Records supplied -
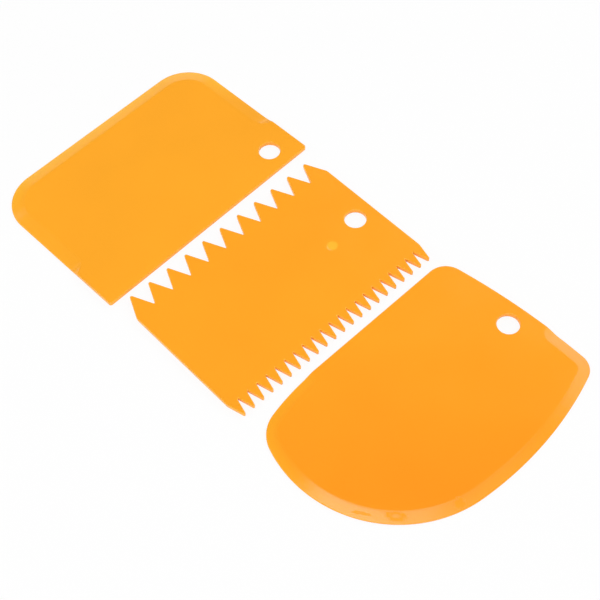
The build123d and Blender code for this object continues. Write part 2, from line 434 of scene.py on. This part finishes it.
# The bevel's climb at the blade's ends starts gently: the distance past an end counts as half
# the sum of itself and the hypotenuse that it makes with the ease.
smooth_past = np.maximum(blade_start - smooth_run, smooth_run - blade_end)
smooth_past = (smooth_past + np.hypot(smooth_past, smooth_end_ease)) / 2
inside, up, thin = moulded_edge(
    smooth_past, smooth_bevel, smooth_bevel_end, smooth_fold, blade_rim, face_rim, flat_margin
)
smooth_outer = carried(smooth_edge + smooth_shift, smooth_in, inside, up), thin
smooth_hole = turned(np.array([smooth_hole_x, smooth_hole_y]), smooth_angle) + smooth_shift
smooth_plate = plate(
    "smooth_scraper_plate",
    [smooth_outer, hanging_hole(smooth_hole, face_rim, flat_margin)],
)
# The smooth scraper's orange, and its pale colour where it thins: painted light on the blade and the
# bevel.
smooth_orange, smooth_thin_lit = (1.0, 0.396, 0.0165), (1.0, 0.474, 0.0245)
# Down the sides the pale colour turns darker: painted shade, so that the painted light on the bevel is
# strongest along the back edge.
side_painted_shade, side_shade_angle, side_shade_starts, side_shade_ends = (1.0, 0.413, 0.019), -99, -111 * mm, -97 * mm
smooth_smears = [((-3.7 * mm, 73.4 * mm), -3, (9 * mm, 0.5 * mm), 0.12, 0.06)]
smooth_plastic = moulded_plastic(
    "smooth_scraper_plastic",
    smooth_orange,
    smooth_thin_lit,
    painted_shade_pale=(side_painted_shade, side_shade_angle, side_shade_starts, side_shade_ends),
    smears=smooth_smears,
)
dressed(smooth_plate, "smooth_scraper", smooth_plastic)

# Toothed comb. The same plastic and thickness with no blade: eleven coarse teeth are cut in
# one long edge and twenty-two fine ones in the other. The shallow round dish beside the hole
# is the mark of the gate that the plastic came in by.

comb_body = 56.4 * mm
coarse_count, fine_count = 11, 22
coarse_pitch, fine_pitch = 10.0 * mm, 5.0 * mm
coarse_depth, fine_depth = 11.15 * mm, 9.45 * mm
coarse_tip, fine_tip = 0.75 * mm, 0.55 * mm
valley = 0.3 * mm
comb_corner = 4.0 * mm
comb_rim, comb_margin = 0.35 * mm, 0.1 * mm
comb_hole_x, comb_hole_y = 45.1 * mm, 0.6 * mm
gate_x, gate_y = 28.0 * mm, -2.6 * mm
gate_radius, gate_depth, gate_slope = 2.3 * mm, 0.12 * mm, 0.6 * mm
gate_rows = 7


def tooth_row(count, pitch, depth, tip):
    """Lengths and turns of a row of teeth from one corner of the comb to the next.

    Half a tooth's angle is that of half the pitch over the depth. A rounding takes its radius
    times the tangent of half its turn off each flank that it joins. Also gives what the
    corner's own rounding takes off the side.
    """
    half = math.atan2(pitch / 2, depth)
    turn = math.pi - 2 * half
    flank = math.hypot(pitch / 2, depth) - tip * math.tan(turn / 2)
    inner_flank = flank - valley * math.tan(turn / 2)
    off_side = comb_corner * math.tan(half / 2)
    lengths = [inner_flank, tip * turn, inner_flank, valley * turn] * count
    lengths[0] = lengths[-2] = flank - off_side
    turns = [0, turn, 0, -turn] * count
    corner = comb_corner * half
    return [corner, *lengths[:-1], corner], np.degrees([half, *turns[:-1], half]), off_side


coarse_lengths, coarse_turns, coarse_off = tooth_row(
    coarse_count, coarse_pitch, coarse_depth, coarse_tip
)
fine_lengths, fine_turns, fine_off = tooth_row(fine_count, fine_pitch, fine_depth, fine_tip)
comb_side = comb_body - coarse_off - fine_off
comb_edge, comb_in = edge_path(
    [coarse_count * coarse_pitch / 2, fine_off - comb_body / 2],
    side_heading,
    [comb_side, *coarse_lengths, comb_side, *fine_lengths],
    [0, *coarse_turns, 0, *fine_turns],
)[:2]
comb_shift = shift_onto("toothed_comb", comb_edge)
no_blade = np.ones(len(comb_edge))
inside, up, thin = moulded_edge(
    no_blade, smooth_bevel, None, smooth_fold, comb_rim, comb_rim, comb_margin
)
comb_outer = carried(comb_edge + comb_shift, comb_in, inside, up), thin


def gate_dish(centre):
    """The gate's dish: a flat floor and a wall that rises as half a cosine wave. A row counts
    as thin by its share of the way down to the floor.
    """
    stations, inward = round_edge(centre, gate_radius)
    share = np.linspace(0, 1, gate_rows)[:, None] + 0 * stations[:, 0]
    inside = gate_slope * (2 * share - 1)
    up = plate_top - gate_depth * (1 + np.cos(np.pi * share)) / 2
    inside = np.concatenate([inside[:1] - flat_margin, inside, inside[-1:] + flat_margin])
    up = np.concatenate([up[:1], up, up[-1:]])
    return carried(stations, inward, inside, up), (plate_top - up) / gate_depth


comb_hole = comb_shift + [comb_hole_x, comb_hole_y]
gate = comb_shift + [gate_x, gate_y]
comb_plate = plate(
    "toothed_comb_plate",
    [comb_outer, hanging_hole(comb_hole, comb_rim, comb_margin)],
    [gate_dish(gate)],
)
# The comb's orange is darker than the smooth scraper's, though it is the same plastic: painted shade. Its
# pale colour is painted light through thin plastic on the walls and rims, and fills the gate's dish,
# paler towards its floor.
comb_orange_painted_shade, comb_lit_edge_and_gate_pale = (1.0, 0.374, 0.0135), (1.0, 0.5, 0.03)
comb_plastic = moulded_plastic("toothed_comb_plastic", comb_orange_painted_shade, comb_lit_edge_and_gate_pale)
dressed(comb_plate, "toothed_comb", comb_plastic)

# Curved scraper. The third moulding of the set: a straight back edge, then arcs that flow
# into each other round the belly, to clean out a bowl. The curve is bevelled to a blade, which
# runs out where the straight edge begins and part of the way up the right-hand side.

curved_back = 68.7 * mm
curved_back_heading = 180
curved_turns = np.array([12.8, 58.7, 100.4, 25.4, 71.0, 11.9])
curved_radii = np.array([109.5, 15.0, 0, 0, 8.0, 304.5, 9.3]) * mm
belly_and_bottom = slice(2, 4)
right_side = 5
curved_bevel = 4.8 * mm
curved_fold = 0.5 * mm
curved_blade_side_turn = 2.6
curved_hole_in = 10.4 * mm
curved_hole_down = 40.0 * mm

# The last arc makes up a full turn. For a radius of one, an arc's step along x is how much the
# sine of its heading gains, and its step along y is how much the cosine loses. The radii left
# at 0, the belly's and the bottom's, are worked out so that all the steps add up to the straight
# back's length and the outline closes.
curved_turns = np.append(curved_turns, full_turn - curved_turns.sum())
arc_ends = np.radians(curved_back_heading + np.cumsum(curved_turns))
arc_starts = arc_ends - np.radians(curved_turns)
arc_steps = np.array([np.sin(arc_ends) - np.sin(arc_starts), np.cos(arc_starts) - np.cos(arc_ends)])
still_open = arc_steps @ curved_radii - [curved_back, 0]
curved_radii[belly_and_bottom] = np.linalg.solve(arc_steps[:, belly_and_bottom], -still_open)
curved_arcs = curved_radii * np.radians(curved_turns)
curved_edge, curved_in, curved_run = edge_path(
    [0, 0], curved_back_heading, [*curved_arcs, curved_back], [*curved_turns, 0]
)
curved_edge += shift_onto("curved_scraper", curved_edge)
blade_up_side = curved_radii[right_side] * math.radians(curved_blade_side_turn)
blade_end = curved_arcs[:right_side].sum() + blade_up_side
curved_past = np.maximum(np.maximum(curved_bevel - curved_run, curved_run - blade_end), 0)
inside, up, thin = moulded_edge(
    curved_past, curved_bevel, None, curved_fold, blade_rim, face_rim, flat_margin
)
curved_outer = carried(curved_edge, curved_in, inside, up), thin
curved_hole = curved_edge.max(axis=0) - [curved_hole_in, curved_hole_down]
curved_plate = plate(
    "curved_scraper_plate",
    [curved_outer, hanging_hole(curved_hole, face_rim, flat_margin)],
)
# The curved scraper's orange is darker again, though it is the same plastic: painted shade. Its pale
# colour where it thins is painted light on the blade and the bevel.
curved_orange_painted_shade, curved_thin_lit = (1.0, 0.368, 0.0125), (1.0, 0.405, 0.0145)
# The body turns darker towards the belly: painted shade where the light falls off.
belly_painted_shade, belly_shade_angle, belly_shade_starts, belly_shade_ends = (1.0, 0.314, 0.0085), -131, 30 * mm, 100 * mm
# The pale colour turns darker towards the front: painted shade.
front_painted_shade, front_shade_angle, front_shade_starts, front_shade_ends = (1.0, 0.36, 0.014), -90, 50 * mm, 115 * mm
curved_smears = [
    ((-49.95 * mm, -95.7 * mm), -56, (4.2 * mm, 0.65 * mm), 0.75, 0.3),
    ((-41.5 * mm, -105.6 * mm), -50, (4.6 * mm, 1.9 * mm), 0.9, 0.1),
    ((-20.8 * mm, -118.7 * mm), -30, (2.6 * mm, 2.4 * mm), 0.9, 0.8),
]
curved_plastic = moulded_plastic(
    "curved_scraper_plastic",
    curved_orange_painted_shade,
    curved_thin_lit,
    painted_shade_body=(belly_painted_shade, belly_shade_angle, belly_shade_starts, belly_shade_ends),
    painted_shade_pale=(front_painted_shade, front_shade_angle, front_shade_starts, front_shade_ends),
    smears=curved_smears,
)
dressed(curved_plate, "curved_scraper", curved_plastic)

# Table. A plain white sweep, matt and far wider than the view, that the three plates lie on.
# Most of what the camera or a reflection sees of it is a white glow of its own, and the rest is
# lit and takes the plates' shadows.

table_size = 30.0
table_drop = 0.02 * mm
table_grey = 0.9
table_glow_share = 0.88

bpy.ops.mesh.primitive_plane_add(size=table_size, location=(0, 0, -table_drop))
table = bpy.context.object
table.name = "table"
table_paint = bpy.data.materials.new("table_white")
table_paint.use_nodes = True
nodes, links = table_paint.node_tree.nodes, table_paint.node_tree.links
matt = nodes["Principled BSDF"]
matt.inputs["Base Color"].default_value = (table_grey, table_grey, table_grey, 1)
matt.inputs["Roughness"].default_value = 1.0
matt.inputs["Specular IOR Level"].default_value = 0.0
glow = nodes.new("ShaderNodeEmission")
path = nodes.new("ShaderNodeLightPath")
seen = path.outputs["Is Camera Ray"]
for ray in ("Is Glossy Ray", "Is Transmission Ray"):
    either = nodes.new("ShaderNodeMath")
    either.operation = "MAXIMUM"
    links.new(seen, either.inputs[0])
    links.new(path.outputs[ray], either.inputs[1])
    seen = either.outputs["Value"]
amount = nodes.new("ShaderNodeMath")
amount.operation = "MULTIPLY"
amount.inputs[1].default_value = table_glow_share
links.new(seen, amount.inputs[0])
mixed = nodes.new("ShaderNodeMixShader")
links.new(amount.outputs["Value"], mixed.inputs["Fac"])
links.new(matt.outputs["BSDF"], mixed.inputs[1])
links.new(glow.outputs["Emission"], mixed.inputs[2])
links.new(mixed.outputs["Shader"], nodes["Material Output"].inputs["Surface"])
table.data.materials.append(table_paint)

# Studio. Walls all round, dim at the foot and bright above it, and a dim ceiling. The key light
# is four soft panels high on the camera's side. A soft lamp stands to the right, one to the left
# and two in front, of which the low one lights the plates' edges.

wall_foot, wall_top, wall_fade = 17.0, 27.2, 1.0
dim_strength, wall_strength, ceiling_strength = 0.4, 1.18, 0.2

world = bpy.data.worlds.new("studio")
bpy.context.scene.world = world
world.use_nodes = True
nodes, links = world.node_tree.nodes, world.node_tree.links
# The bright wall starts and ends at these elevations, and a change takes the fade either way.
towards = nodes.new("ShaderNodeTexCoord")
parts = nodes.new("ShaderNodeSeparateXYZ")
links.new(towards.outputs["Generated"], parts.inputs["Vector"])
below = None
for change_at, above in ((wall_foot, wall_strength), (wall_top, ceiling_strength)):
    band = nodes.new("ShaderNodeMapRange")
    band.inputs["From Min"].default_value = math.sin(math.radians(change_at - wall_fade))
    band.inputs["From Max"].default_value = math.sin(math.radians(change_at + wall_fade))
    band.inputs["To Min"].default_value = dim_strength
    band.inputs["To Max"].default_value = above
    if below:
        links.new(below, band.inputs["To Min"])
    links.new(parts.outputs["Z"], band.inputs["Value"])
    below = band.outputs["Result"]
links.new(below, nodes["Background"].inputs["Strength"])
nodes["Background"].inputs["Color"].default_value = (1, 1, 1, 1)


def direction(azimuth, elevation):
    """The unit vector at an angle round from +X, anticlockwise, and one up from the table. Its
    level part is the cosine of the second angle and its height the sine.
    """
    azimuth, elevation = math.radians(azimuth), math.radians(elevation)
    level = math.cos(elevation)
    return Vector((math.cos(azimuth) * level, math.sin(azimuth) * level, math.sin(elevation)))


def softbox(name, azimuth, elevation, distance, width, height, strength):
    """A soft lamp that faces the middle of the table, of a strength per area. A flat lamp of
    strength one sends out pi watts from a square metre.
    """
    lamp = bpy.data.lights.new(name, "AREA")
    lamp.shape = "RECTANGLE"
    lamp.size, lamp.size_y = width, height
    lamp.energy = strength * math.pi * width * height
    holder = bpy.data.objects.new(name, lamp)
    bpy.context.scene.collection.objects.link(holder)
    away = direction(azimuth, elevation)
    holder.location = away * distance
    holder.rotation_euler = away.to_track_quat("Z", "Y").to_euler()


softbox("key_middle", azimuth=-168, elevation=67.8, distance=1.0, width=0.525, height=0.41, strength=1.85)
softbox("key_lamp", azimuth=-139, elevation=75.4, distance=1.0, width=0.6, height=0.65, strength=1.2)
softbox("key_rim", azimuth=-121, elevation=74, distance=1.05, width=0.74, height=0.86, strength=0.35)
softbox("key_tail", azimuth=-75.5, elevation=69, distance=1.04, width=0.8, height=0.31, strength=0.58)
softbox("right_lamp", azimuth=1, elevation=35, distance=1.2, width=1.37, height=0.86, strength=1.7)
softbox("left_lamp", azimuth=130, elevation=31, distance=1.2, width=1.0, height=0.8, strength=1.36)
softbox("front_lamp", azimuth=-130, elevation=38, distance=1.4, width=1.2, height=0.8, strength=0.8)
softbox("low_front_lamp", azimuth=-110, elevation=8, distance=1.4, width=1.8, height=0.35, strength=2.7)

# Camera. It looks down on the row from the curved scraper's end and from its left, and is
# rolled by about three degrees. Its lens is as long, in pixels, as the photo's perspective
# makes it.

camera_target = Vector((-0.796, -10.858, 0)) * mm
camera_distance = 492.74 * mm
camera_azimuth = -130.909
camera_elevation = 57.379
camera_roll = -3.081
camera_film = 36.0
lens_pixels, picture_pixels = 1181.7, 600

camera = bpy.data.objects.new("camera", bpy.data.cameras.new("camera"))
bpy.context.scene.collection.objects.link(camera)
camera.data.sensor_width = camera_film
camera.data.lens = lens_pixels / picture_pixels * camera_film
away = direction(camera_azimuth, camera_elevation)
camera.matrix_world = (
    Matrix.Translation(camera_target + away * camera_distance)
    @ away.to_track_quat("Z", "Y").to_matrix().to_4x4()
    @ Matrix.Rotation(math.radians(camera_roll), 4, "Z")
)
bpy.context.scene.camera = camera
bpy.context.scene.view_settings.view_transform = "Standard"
==
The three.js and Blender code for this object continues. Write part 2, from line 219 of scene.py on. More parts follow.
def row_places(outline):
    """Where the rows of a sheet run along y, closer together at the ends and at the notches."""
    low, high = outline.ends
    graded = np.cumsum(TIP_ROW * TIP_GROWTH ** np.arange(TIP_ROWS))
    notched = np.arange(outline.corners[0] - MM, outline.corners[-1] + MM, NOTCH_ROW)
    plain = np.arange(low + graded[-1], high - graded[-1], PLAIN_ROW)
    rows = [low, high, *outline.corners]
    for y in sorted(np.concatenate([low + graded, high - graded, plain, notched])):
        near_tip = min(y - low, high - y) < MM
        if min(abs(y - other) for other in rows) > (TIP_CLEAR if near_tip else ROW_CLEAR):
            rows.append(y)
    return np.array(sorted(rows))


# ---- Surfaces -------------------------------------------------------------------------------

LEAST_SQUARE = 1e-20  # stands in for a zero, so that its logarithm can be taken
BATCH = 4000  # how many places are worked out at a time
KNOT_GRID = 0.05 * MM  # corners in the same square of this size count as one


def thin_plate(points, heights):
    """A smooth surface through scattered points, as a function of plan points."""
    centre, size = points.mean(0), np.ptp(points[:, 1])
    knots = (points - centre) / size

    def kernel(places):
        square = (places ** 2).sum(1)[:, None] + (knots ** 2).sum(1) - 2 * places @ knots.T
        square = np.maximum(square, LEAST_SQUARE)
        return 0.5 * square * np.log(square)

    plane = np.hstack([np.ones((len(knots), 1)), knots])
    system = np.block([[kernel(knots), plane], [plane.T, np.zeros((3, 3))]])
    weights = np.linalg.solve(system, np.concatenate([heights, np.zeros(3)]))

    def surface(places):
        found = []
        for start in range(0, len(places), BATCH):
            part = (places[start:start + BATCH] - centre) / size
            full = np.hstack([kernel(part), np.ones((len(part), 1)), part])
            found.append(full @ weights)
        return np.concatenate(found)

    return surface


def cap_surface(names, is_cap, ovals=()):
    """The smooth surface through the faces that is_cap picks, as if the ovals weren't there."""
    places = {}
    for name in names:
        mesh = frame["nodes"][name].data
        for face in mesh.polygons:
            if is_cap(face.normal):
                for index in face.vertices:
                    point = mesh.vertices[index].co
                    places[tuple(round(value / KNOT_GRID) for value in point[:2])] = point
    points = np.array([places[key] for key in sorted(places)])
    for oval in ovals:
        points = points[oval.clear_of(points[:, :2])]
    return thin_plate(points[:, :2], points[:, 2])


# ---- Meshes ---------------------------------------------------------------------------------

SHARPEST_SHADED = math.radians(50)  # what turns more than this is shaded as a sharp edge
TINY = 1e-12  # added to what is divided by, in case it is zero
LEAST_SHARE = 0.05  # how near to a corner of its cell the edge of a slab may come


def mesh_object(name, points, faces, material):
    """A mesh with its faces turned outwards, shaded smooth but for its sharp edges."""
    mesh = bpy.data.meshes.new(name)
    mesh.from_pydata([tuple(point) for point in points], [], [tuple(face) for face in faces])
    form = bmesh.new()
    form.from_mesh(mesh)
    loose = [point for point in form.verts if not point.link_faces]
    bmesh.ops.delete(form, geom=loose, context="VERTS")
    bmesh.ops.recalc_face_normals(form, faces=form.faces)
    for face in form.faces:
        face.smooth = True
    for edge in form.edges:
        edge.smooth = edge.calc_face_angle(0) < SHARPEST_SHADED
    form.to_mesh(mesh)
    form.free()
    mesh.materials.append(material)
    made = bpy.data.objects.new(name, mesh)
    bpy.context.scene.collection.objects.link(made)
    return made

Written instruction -
Set down, without any change, only the lines from the line that holds "The build123d and" through the line that holds "# is the mark", both lines included.

Written solution -
The build123d and Blender code for this object continues. Write part 2, from line 434 of scene.py on. This part finishes it.
# The bevel's climb at the blade's ends starts gently: the distance past an end counts as half
# the sum of itself and the hypotenuse that it makes with the ease.
smooth_past = np.maximum(blade_start - smooth_run, smooth_run - blade_end)
smooth_past = (smooth_past + np.hypot(smooth_past, smooth_end_ease)) / 2
inside, up, thin = moulded_edge(
    smooth_past, smooth_bevel, smooth_bevel_end, smooth_fold, blade_rim, face_rim, flat_margin
)
smooth_outer = carried(smooth_edge + smooth_shift, smooth_in, inside, up), thin
smooth_hole = turned(np.array([smooth_hole_x, smooth_hole_y]), smooth_angle) + smooth_shift
smooth_plate = plate(
    "smooth_scraper_plate",
    [smooth_outer, hanging_hole(smooth_hole, face_rim, flat_margin)],
)
# The smooth scraper's orange, and its pale colour where it thins: painted light on the blade and the
# bevel.
smooth_orange, smooth_thin_lit = (1.0, 0.396, 0.0165), (1.0, 0.474, 0.0245)
# Down the sides the pale colour turns darker: painted shade, so that the painted light on the bevel is
# strongest along the back edge.
side_painted_shade, side_shade_angle, side_shade_starts, side_shade_ends = (1.0, 0.413, 0.019), -99, -111 * mm, -97 * mm
smooth_smears = [((-3.7 * mm, 73.4 * mm), -3, (9 * mm, 0.5 * mm), 0.12, 0.06)]
smooth_plastic = moulded_plastic(
    "smooth_scraper_plastic",
    smooth_orange,
    smooth_thin_lit,
    painted_shade_pale=(side_painted_shade, side_shade_angle, side_shade_starts, side_shade_ends),
    smears=smooth_smears,
)
dressed(smooth_plate, "smooth_scraper", smooth_plastic)

# Toothed comb. The same plastic and thickness with no blade: eleven coarse teeth are cut in
# one long edge and twenty-two fine ones in the other. The shallow round dish beside the hole
# is the mark of the gate that the plastic came in by.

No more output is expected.